Pour avoir exploré (par le calcul) ce dont on pourrait éventuellement tirer comme amélioration de rendement (avec les hélices d’avion) si l’on remplaçait l’antique Clarc Y par un profil laminaire "moderne" (Naca série à 6 chiffres par exemple), nous nous sommes rendus compte que la laminarité apportait plus d’inconvénients que d’avantages, et qu’il y avait plutôt intérêt à faire transiter la C-L le plus tôt possible, l’hélice améliorant très sensiblement ses capacités de traction (notamment au décollage) en reculant l’angle de décrochage des pales. En somme : une hélice contaminée de moucherons tire mieux qu’une hélice parfaitement lisse ! Un chapitre du Hoerner montre l’importance de la centrifugation de la couche limite pour l’accroissement du Cz max.
Dernière considération, sous forme de questionnement : l’auto-rotation est générée par une composante des forces aérodynamiques orientée vers l’avant du profil. La laminarité sensée diminuer les efforts de traînée serait-elle de nature à favoriser... ou à diminuer le moment moteur de l’autorotation ?
Toutes ces considérations expliquent sans doute le fait que le profil 8H12 de la NACA que vous citez, n’ait pratiquement jamais été utilisé par les grands constructeurs d’hélico, et que le NACA ne se soit pas plus investi dans ce domaine... Mais un hélico n’est pas gyro (sauf en cas de carafe moteur, et lors des exercices de panne), et les conditions d’optimum des pales ne sont certainement pas les mêmes.

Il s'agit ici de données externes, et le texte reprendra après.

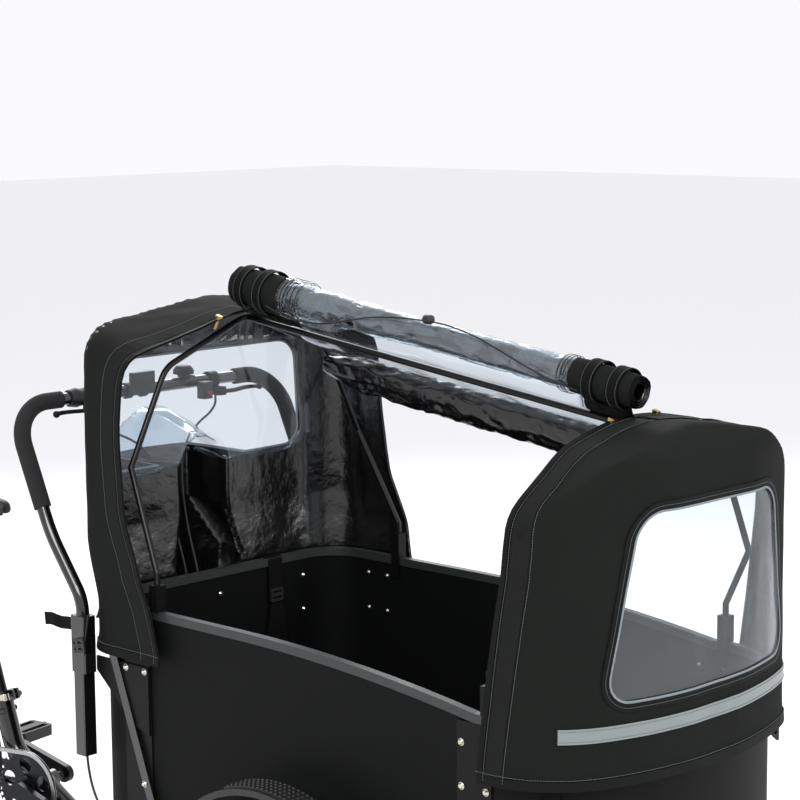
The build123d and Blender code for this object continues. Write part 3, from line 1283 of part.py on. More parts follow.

Pour répondre à votre dernière question : sans doute existe-t-il, peut-être pas des catalogues, mais du moins des études sur les attaques obliques des profils, ne serait-ce que pour les avions à aile en flèche évoluant à grande vitesse... mais les considérations de compressibilité, et de recul de ses effets (profil supercritique), a vraisemblablement pris le pas sur les questions de maintien de la laminarité... En tout cas, ce sont là des questions qui sortent du domaine de nos intérêts, qui sont essentiellement liés à "l’aérodynamique incompressible" de nos avions légers.